## EXERCISE PROMPT
Every line of the material below must be repeated exactly.

begin DATA

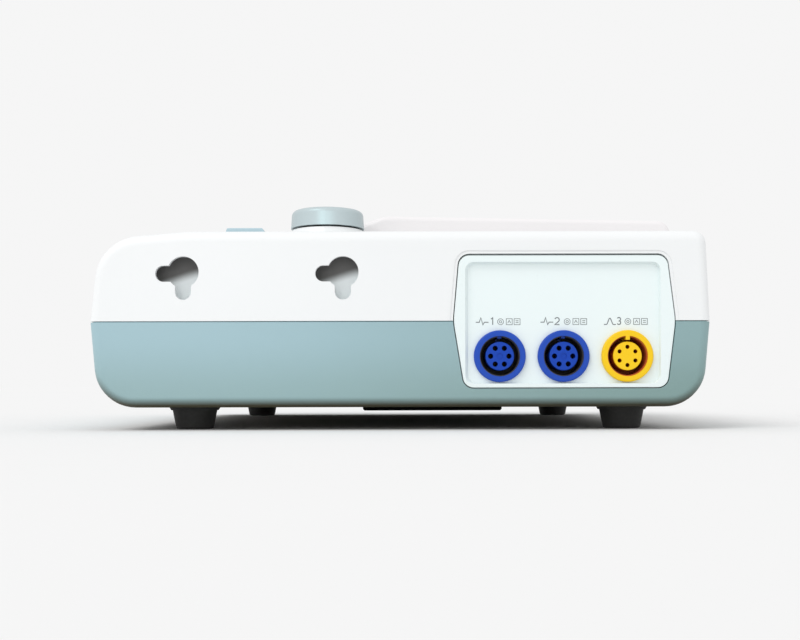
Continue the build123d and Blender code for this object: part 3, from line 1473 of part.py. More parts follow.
with BuildPart() as mains_rocker:
    rocker_half = rocker_height / 2 - rocker_frame - rocker_swing_gap
    rocker_side = rocker_width / 2 - rocker_frame - fit_gap
    with BuildSketch(Plane.YZ.offset(rocker_x)) as profile:
        with BuildLine():
            face = bay_floor + rocker_frame + rocker_proud
            drop = rocker_half * tan(radians(rocker_swing))
            face_half = rocker_half * rocker_face_share
            edge_half = rocker_half * rocker_edge_share
            Polyline((rocker_y - rocker_root, connector_z - rocker_half / 2),
                     (face - drop - rocker_proud, connector_z - edge_half),
                     (face - drop, connector_z - face_half),
                     (face - drop * rocker_dish_share, connector_z),
                     (face, connector_z + face_half),
                     (face - rocker_root, connector_z + edge_half),
                     (rocker_y - rocker_root, connector_z + rocker_half / 2), close=True)
        make_face()
    extrude(profile.sketch, amount=rocker_side, both=True)
    rod_x((rocker_x - rocker_side - fit_gap + seat_gap, rocker_x + rocker_side + fit_gap - seat_gap),
          rocker_y, connector_z, rocker_pin_radius)
mains_rocker.part.label = "mains_rocker"
export_step(mains_rocker.part, "parts/mains_rocker.step")

# Earth post
with BuildPart() as earth_post:
    rod_y(post_x, (plate_front - post_nut_thickness, bay_floor + post_reach), connector_z,
          post_radius)
    with BuildSketch(Plane.XZ.offset(-bay_floor)) as nut:
        with Locations((post_x, connector_z)):
            RegularPolygon(post_nut_radius, nut_sides)
    extrude(nut.sketch, amount=-post_nut_thickness)
earth_post.part.label = "earth_post"
export_step(earth_post.part, "parts/earth_post.step")

# Serial port: a metal flange with a D-shaped shell
with BuildPart() as serial_port:
    block((serial_x - serial_flange_width / 2, serial_x + serial_flange_width / 2),
          (bay_floor, bay_floor + serial_flange_thickness),
          (connector_z - serial_flange_height / 2, connector_z + serial_flange_height / 2))
    fillet(serial_port.edges().filter_by(Axis.Y), radius=serial_flange_round)
    with BuildSketch(Plane.XZ.offset(-bay_floor)) as shell:
        with Locations((serial_x, connector_z)):
            Trapezoid(serial_width, serial_height, serial_shell_angle, rotation=180)
        fillet(shell.vertices(), radius=serial_shell_round)
    extrude(shell.sketch, amount=-serial_reach)
    block((serial_x - serial_width / 2 + serial_body_inset,
           serial_x + serial_width / 2 - serial_body_inset),
          (plate_front - serial_body_depth, bay_floor),
          (connector_z - serial_height / 2 + serial_body_inset / 2,
           connector_z + serial_height / 2 - serial_body_inset / 2))
serial_port.part.label = "serial_port"
export_step(serial_port.part, "parts/serial_port.step")

# Network port
with BuildPart() as network_port:
    block((network_x - network_width / 2, network_x + network_width / 2),
          (bay_floor + port_proud - network_depth, bay_floor + port_proud),
          (connector_z - network_height / 2, connector_z + network_height / 2))
    block((network_x - network_mouth_width / 2, network_x + network_mouth_width / 2),
          (bay_floor + port_proud - network_mouth_depth, bay_floor + port_proud),
          (connector_z - network_mouth_height / 2, connector_z + network_mouth_height / 2),
          Mode.SUBTRACT)
network_port.part.label = "network_port"
export_step(network_port.part, "parts/network_port.step")

# Main board and what is soldered to it
with BuildPart() as main_board:
    main_board_top = main_board_height + board_thickness
    block(main_board_x, main_board_y, (main_board_height, main_board_top))
    for share_x, share_y, width, length, height in main_board_parts:
        x = main_board_x[0] + share_x * main_board_width
        y = main_board_y[0] + share_y * (main_board_y[1] - main_board_y[0])
        block((x - width / 2, x + width / 2), (y - length / 2, y + length / 2),
              (main_board_top, main_board_top + height))
main_board.part.label = "main_board"
export_step(main_board.part, "parts/main_board.step")

# Power board and what is soldered to it
with BuildPart() as power_board:
    power_board_top = power_board_height + board_thickness
    block(power_board_x, power_board_y, (power_board_height, power_board_top))
    power_middle = (power_board_y[0] + power_board_y[1]) / 2
    for share, radius, height in power_board_cans:
        x = power_board_x[0] + share * power_board_width
        rod_z(x, power_middle, (power_board_top, power_board_top + height), radius)
    x = power_board_x[0] + transformer_share * power_board_width
    block((x - transformer_width / 2, x + transformer_width / 2),
          (power_middle - transformer_length / 2, power_middle + transformer_length / 2),
          (power_board_top, power_board_top + transformer_height))
power_board.part.label = "power_board"
export_step(power_board.part, "parts/power_board.step")
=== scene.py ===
from math import atan2, cos, pi, radians, sin

import bmesh
import bpy
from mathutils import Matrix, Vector


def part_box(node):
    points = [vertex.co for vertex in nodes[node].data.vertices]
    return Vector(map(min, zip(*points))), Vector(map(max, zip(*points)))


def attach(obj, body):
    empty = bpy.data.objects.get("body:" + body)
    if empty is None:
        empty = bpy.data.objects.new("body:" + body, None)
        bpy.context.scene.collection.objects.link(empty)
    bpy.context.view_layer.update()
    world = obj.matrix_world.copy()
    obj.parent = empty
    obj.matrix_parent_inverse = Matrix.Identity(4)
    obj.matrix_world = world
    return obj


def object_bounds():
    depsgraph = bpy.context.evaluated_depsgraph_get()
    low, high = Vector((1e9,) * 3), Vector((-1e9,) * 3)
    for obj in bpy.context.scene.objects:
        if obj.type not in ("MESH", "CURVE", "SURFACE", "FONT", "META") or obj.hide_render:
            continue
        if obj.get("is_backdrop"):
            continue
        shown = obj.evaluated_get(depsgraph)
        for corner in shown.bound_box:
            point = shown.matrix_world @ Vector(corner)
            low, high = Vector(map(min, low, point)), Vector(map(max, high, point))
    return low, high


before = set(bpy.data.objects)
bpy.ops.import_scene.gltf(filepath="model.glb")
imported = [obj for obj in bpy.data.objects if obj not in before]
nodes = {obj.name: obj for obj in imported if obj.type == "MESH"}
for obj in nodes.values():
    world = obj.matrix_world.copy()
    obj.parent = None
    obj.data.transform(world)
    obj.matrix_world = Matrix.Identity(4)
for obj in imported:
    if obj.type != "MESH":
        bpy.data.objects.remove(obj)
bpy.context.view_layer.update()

scene = bpy.context.scene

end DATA

## ANSWER TO THIS EXERCISE
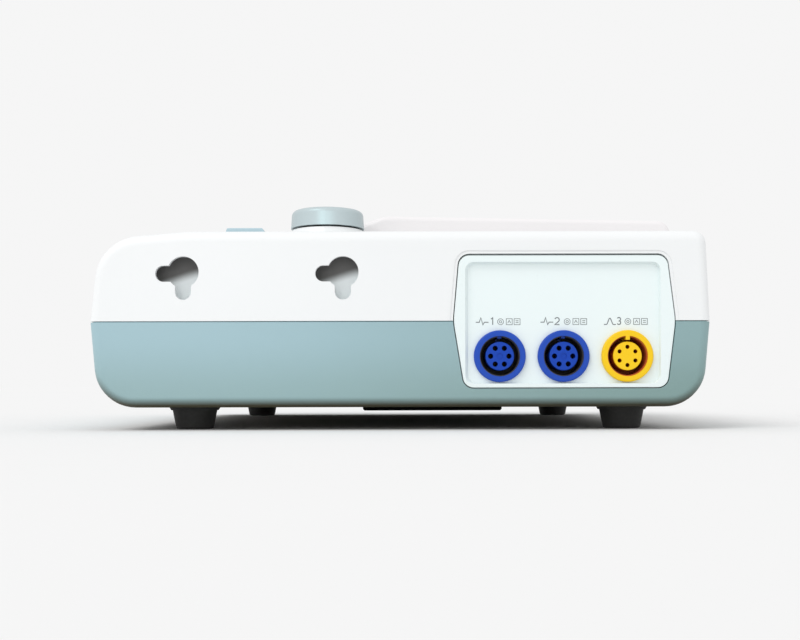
Continue the build123d and Blender code for this object: part 3, from line 1473 of part.py. More parts follow.
with BuildPart() as mains_rocker:
    rocker_half = rocker_height / 2 - rocker_frame - rocker_swing_gap
    rocker_side = rocker_width / 2 - rocker_frame - fit_gap
    with BuildSketch(Plane.YZ.offset(rocker_x)) as profile:
        with BuildLine():
            face = bay_floor + rocker_frame + rocker_proud
            drop = rocker_half * tan(radians(rocker_swing))
            face_half = rocker_half * rocker_face_share
            edge_half = rocker_half * rocker_edge_share
            Polyline((rocker_y - rocker_root, connector_z - rocker_half / 2),
                     (face - drop - rocker_proud, connector_z - edge_half),
                     (face - drop, connector_z - face_half),
                     (face - drop * rocker_dish_share, connector_z),
                     (face, connector_z + face_half),
                     (face - rocker_root, connector_z + edge_half),
                     (rocker_y - rocker_root, connector_z + rocker_half / 2), close=True)
        make_face()
    extrude(profile.sketch, amount=rocker_side, both=True)
    rod_x((rocker_x - rocker_side - fit_gap + seat_gap, rocker_x + rocker_side + fit_gap - seat_gap),
          rocker_y, connector_z, rocker_pin_radius)
mains_rocker.part.label = "mains_rocker"
export_step(mains_rocker.part, "parts/mains_rocker.step")

# Earth post
with BuildPart() as earth_post:
    rod_y(post_x, (plate_front - post_nut_thickness, bay_floor + post_reach), connector_z,
          post_radius)
    with BuildSketch(Plane.XZ.offset(-bay_floor)) as nut:
        with Locations((post_x, connector_z)):
            RegularPolygon(post_nut_radius, nut_sides)
    extrude(nut.sketch, amount=-post_nut_thickness)
earth_post.part.label = "earth_post"
export_step(earth_post.part, "parts/earth_post.step")

# Serial port: a metal flange with a D-shaped shell
with BuildPart() as serial_port:
    block((serial_x - serial_flange_width / 2, serial_x + serial_flange_width / 2),
          (bay_floor, bay_floor + serial_flange_thickness),
          (connector_z - serial_flange_height / 2, connector_z + serial_flange_height / 2))
    fillet(serial_port.edges().filter_by(Axis.Y), radius=serial_flange_round)
    with BuildSketch(Plane.XZ.offset(-bay_floor)) as shell:
        with Locations((serial_x, connector_z)):
            Trapezoid(serial_width, serial_height, serial_shell_angle, rotation=180)
        fillet(shell.vertices(), radius=serial_shell_round)
    extrude(shell.sketch, amount=-serial_reach)
    block((serial_x - serial_width / 2 + serial_body_inset,
           serial_x + serial_width / 2 - serial_body_inset),
          (plate_front - serial_body_depth, bay_floor),
          (connector_z - serial_height / 2 + serial_body_inset / 2,
           connector_z + serial_height / 2 - serial_body_inset / 2))
serial_port.part.label = "serial_port"
export_step(serial_port.part, "parts/serial_port.step")

# Network port
with BuildPart() as network_port:
    block((network_x - network_width / 2, network_x + network_width / 2),
          (bay_floor + port_proud - network_depth, bay_floor + port_proud),
          (connector_z - network_height / 2, connector_z + network_height / 2))
    block((network_x - network_mouth_width / 2, network_x + network_mouth_width / 2),
          (bay_floor + port_proud - network_mouth_depth, bay_floor + port_proud),
          (connector_z - network_mouth_height / 2, connector_z + network_mouth_height / 2),
          Mode.SUBTRACT)
network_port.part.label = "network_port"
export_step(network_port.part, "parts/network_port.step")

# Main board and what is soldered to it
with BuildPart() as main_board:
    main_board_top = main_board_height + board_thickness
    block(main_board_x, main_board_y, (main_board_height, main_board_top))
    for share_x, share_y, width, length, height in main_board_parts:
        x = main_board_x[0] + share_x * main_board_width
        y = main_board_y[0] + share_y * (main_board_y[1] - main_board_y[0])
        block((x - width / 2, x + width / 2), (y - length / 2, y + length / 2),
              (main_board_top, main_board_top + height))
main_board.part.label = "main_board"
export_step(main_board.part, "parts/main_board.step")

# Power board and what is soldered to it
with BuildPart() as power_board:
    power_board_top = power_board_height + board_thickness
    block(power_board_x, power_board_y, (power_board_height, power_board_top))
    power_middle = (power_board_y[0] + power_board_y[1]) / 2
    for share, radius, height in power_board_cans:
        x = power_board_x[0] + share * power_board_width
        rod_z(x, power_middle, (power_board_top, power_board_top + height), radius)
    x = power_board_x[0] + transformer_share * power_board_width
    block((x - transformer_width / 2, x + transformer_width / 2),
          (power_middle - transformer_length / 2, power_middle + transformer_length / 2),
          (power_board_top, power_board_top + transformer_height))
power_board.part.label = "power_board"
export_step(power_board.part, "parts/power_board.step")
=== scene.py ===
from math import atan2, cos, pi, radians, sin

import bmesh
import bpy
from mathutils import Matrix, Vector


def part_box(node):
    points = [vertex.co for vertex in nodes[node].data.vertices]
    return Vector(map(min, zip(*points))), Vector(map(max, zip(*points)))


def attach(obj, body):
    empty = bpy.data.objects.get("body:" + body)
    if empty is None:
        empty = bpy.data.objects.new("body:" + body, None)
        bpy.context.scene.collection.objects.link(empty)
    bpy.context.view_layer.update()
    world = obj.matrix_world.copy()
    obj.parent = empty
    obj.matrix_parent_inverse = Matrix.Identity(4)
    obj.matrix_world = world
    return obj


def object_bounds():
    depsgraph = bpy.context.evaluated_depsgraph_get()
    low, high = Vector((1e9,) * 3), Vector((-1e9,) * 3)
    for obj in bpy.context.scene.objects:
        if obj.type not in ("MESH", "CURVE", "SURFACE", "FONT", "META") or obj.hide_render:
            continue
        if obj.get("is_backdrop"):
            continue
        shown = obj.evaluated_get(depsgraph)
        for corner in shown.bound_box:
            point = shown.matrix_world @ Vector(corner)
            low, high = Vector(map(min, low, point)), Vector(map(max, high, point))
    return low, high


before = set(bpy.data.objects)
bpy.ops.import_scene.gltf(filepath="model.glb")
imported = [obj for obj in bpy.data.objects if obj not in before]
nodes = {obj.name: obj for obj in imported if obj.type == "MESH"}
for obj in nodes.values():
    world = obj.matrix_world.copy()
    obj.parent = None
    obj.data.transform(world)
    obj.matrix_world = Matrix.Identity(4)
for obj in imported:
    if obj.type != "MESH":
        bpy.data.objects.remove(obj)
bpy.context.view_layer.update()

scene = bpy.context.scene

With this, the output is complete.